Data shown:
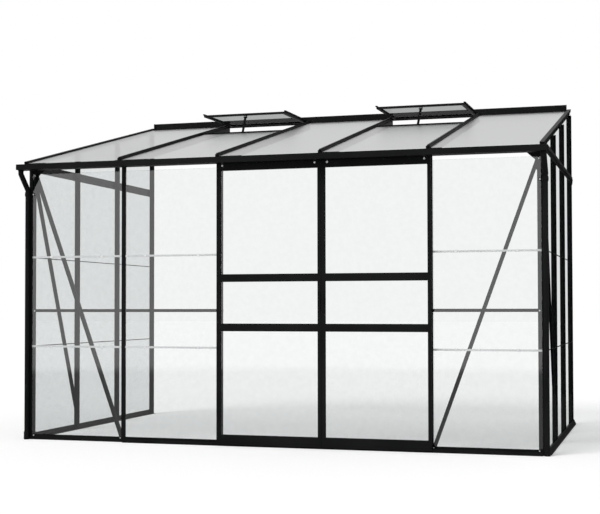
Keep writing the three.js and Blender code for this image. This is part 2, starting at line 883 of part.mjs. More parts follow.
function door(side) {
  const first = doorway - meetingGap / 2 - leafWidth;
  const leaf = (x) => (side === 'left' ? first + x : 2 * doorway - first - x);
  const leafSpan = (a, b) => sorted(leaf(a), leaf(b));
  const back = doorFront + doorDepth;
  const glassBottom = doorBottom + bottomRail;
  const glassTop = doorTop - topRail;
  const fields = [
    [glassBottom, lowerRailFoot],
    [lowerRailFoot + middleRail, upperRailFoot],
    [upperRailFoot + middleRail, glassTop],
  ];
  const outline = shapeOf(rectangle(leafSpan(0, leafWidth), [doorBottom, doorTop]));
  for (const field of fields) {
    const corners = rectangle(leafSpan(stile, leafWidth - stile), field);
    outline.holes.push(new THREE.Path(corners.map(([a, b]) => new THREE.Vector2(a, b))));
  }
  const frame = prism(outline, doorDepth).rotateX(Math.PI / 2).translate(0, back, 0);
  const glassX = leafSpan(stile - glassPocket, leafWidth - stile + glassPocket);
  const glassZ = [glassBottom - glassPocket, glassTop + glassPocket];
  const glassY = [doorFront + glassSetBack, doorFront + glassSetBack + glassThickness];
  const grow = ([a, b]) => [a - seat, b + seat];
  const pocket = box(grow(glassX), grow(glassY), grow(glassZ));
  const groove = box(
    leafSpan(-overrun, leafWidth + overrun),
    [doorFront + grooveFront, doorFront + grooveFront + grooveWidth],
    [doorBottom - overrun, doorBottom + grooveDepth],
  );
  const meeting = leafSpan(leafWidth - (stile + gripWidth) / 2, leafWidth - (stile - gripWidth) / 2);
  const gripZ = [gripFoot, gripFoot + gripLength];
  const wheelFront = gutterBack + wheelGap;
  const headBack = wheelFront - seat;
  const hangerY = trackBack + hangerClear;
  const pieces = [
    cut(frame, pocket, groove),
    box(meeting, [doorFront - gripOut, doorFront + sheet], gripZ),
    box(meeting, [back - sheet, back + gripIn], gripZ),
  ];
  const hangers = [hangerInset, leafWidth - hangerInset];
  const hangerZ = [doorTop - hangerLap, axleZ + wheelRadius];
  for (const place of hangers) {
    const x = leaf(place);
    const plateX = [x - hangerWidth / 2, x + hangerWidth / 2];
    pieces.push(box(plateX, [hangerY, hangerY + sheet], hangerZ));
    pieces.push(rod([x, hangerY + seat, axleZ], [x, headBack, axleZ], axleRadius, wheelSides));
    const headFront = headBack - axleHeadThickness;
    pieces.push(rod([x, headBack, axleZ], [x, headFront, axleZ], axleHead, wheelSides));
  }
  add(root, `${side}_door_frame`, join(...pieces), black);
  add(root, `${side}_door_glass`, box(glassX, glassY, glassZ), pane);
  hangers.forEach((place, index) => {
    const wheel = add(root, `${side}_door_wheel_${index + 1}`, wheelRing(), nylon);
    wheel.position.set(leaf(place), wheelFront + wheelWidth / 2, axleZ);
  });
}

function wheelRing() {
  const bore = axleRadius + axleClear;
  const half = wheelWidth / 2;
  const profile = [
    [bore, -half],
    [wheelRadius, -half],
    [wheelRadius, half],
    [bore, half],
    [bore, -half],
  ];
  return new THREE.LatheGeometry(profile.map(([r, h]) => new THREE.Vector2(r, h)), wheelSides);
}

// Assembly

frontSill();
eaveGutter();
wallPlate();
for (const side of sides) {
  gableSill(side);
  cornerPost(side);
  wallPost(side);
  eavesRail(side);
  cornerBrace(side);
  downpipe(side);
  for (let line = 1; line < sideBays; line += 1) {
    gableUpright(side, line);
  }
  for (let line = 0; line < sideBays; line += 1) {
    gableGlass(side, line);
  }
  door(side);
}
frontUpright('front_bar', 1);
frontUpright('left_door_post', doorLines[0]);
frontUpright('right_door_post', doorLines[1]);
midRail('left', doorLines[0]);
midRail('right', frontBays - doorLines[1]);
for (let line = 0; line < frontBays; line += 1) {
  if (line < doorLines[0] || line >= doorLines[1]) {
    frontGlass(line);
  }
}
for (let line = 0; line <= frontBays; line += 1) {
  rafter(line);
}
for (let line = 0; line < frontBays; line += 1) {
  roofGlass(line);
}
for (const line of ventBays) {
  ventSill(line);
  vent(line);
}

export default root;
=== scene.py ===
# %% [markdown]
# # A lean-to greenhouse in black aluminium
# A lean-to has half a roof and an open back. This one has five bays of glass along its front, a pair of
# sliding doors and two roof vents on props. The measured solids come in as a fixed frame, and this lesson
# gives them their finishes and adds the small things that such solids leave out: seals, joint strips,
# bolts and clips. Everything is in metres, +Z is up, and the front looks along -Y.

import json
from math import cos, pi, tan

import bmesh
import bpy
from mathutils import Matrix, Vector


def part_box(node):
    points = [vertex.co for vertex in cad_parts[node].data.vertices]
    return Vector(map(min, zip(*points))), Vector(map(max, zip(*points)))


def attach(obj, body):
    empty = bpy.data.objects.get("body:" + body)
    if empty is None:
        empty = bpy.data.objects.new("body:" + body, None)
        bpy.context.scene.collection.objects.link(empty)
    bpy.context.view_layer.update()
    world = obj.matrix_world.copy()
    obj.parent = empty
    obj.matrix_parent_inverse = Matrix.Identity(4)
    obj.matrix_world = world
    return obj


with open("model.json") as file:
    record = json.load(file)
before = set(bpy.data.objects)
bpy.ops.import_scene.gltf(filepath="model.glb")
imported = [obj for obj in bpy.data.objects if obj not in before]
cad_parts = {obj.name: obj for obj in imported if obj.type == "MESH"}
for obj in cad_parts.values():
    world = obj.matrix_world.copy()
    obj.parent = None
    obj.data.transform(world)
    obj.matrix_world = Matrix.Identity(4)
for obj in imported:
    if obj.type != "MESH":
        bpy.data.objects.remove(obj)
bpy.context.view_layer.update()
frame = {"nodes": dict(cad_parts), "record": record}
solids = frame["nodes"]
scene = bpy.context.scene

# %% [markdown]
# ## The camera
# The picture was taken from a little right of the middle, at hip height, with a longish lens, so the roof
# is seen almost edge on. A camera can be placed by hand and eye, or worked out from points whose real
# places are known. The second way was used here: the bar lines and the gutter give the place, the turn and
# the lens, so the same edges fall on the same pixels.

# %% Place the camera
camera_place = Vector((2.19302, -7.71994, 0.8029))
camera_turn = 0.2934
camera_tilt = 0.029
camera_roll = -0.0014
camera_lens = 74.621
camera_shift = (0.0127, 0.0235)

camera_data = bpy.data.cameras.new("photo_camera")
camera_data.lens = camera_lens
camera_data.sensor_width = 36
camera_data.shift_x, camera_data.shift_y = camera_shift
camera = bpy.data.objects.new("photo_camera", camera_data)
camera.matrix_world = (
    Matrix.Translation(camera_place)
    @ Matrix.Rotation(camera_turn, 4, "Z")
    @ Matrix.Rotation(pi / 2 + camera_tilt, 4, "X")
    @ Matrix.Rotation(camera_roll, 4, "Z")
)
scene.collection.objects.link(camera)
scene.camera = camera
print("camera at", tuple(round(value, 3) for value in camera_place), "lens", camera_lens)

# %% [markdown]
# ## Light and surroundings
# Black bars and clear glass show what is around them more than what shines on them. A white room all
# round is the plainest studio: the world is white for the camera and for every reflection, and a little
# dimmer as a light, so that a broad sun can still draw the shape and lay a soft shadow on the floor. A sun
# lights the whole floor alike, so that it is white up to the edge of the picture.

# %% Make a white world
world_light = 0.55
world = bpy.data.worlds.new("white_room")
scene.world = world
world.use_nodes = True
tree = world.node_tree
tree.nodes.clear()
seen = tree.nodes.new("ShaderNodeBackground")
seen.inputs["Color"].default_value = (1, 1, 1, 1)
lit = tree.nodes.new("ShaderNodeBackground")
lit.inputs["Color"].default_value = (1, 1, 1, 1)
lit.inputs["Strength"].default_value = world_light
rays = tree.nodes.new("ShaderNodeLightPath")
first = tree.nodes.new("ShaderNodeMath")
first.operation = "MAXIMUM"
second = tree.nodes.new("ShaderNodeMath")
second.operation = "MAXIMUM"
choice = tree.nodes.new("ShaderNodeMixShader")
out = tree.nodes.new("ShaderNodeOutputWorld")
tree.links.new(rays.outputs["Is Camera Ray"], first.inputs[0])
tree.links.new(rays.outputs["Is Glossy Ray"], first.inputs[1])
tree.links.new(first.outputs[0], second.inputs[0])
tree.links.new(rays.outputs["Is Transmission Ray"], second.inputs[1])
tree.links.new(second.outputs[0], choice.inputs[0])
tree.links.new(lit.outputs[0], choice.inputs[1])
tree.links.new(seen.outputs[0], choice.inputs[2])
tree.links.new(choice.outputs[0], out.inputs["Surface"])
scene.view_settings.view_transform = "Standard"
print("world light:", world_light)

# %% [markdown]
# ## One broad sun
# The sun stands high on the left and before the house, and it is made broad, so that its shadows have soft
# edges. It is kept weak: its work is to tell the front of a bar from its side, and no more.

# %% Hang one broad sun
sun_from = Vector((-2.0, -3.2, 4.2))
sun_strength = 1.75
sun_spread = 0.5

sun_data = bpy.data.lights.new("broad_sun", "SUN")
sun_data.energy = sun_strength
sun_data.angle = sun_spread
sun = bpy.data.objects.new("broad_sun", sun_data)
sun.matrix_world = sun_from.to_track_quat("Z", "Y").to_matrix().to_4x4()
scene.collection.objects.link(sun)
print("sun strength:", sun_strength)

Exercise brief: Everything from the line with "if (line < doorLines[0]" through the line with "zip(*points))), Vector(map(max, zip(*points)))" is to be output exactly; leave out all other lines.

Solution for this exercise:
  if (line < doorLines[0] || line >= doorLines[1]) {
    frontGlass(line);
  }
}
for (let line = 0; line <= frontBays; line += 1) {
  rafter(line);
}
for (let line = 0; line < frontBays; line += 1) {
  roofGlass(line);
}
for (const line of ventBays) {
  ventSill(line);
  vent(line);
}

export default root;
=== scene.py ===
# %% [markdown]
# # A lean-to greenhouse in black aluminium
# A lean-to has half a roof and an open back. This one has five bays of glass along its front, a pair of
# sliding doors and two roof vents on props. The measured solids come in as a fixed frame, and this lesson
# gives them their finishes and adds the small things that such solids leave out: seals, joint strips,
# bolts and clips. Everything is in metres, +Z is up, and the front looks along -Y.

import json
from math import cos, pi, tan

import bmesh
import bpy
from mathutils import Matrix, Vector


def part_box(node):
    points = [vertex.co for vertex in cad_parts[node].data.vertices]
    return Vector(map(min, zip(*points))), Vector(map(max, zip(*points)))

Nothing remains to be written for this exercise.